*PROBLEM TO SOLVE*
Copy all records verbatim.

....

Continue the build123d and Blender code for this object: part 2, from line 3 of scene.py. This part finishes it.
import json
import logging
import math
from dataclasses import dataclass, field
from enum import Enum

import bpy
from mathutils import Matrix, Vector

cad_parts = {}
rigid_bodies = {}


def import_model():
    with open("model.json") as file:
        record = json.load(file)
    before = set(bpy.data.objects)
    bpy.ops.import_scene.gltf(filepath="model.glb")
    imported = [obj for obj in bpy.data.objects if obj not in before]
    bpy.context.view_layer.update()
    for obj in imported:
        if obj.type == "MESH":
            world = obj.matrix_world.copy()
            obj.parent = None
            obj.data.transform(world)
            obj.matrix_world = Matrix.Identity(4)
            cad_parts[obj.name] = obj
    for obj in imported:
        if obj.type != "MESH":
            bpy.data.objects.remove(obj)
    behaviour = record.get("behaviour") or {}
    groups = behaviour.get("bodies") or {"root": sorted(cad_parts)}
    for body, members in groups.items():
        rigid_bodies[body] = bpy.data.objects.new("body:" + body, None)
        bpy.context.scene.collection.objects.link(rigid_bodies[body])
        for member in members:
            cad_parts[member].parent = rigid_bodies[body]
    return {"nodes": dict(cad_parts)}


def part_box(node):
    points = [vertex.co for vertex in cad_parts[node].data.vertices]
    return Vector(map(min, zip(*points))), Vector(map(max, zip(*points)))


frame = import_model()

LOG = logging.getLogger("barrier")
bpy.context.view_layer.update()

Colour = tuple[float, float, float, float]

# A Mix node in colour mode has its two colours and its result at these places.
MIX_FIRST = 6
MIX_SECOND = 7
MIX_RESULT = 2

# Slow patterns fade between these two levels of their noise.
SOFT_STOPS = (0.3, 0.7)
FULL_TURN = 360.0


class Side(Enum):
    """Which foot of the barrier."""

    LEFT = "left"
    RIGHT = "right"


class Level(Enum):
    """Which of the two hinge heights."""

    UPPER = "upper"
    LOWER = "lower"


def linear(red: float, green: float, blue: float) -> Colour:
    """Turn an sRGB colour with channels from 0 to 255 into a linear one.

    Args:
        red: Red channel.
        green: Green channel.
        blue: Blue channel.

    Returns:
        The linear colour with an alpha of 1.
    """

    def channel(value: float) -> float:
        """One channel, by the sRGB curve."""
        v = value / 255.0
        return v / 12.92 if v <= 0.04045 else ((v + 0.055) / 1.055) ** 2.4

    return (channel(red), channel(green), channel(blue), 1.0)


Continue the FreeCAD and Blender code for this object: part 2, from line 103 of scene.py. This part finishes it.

....

*EXERCISE RESPONSE*
Continue the build123d and Blender code for this object: part 2, from line 3 of scene.py. This part finishes it.
import json
import logging
import math
from dataclasses import dataclass, field
from enum import Enum

import bpy
from mathutils import Matrix, Vector

cad_parts = {}
rigid_bodies = {}


def import_model():
    with open("model.json") as file:
        record = json.load(file)
    before = set(bpy.data.objects)
    bpy.ops.import_scene.gltf(filepath="model.glb")
    imported = [obj for obj in bpy.data.objects if obj not in before]
    bpy.context.view_layer.update()
    for obj in imported:
        if obj.type == "MESH":
            world = obj.matrix_world.copy()
            obj.parent = None
            obj.data.transform(world)
            obj.matrix_world = Matrix.Identity(4)
            cad_parts[obj.name] = obj
    for obj in imported:
        if obj.type != "MESH":
            bpy.data.objects.remove(obj)
    behaviour = record.get("behaviour") or {}
    groups = behaviour.get("bodies") or {"root": sorted(cad_parts)}
    for body, members in groups.items():
        rigid_bodies[body] = bpy.data.objects.new("body:" + body, None)
        bpy.context.scene.collection.objects.link(rigid_bodies[body])
        for member in members:
            cad_parts[member].parent = rigid_bodies[body]
    return {"nodes": dict(cad_parts)}


def part_box(node):
    points = [vertex.co for vertex in cad_parts[node].data.vertices]
    return Vector(map(min, zip(*points))), Vector(map(max, zip(*points)))


frame = import_model()

LOG = logging.getLogger("barrier")
bpy.context.view_layer.update()

Colour = tuple[float, float, float, float]

# A Mix node in colour mode has its two colours and its result at these places.
MIX_FIRST = 6
MIX_SECOND = 7
MIX_RESULT = 2

# Slow patterns fade between these two levels of their noise.
SOFT_STOPS = (0.3, 0.7)
FULL_TURN = 360.0


class Side(Enum):
    """Which foot of the barrier."""

    LEFT = "left"
    RIGHT = "right"


class Level(Enum):
    """Which of the two hinge heights."""

    UPPER = "upper"
    LOWER = "lower"


def linear(red: float, green: float, blue: float) -> Colour:
    """Turn an sRGB colour with channels from 0 to 255 into a linear one.

    Args:
        red: Red channel.
        green: Green channel.
        blue: Blue channel.

    Returns:
        The linear colour with an alpha of 1.
    """

    def channel(value: float) -> float:
        """One channel, by the sRGB curve."""
        v = value / 255.0
        return v / 12.92 if v <= 0.04045 else ((v + 0.055) / 1.055) ** 2.4

    return (channel(red), channel(green), channel(blue), 1.0)


Continue the FreeCAD and Blender code for this object: part 2, from line 103 of scene.py. This part finishes it.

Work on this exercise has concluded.